## What this task involves
In the records below, locate the line containing "Turn this picture", then extract it and all following lines exactly, ending with the last line.

[Scripts that build objects]
---*---
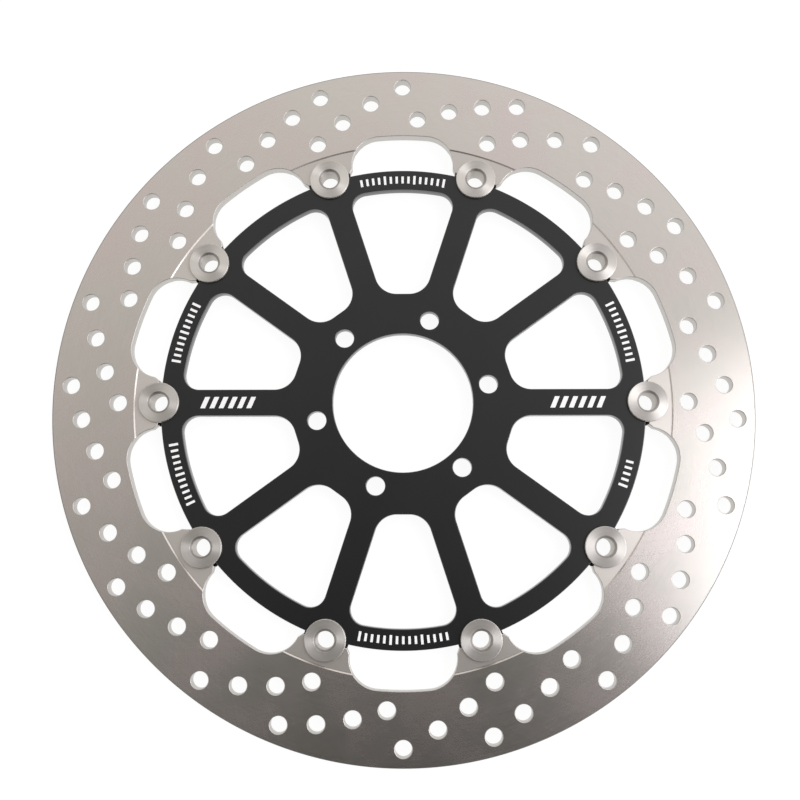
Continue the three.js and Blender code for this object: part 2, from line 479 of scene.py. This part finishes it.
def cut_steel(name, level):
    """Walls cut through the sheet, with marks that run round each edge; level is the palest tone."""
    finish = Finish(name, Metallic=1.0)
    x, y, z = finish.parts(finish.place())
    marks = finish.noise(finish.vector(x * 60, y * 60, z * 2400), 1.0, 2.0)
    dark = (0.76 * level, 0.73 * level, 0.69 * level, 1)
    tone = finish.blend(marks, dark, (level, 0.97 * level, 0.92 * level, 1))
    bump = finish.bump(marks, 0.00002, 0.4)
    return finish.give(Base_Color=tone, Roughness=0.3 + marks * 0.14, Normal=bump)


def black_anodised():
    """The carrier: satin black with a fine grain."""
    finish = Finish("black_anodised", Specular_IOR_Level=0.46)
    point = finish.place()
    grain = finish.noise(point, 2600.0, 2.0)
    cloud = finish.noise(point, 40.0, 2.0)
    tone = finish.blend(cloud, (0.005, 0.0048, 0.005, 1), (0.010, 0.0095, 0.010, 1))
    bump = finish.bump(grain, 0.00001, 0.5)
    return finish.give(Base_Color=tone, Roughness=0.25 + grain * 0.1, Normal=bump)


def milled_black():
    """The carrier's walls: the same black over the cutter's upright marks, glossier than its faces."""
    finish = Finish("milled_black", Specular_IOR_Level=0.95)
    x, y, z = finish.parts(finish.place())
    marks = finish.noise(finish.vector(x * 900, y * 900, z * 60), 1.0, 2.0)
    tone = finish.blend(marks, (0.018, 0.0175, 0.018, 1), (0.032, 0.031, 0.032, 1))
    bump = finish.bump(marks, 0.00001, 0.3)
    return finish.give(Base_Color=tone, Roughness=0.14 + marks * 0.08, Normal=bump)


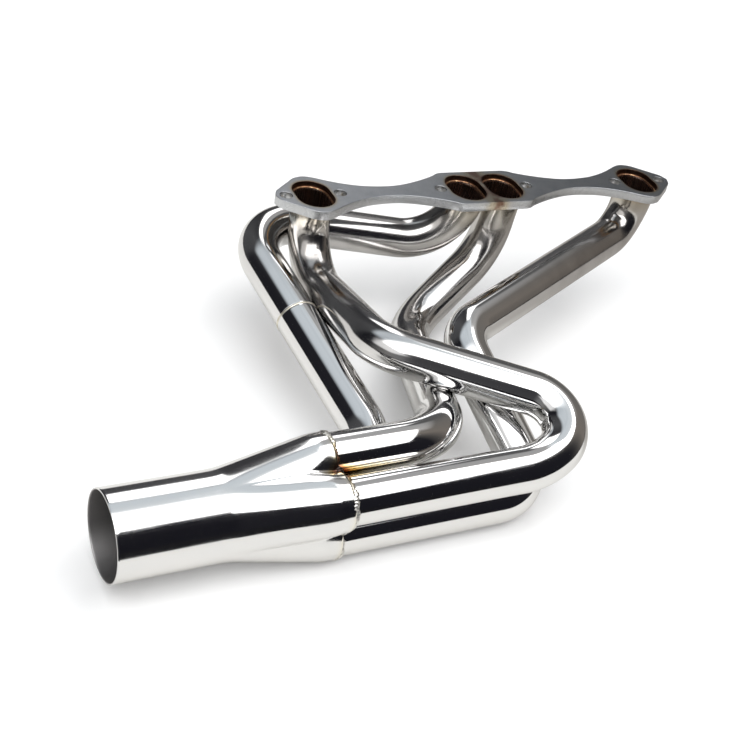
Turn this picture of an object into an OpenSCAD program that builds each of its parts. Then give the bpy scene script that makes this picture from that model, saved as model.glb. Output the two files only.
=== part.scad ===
---*---
## Exercise result
Turn this picture of an object into an OpenSCAD program that builds each of its parts. Then give the bpy scene script that makes this picture from that model, saved as model.glb. Output the two files only.
=== part.scad ===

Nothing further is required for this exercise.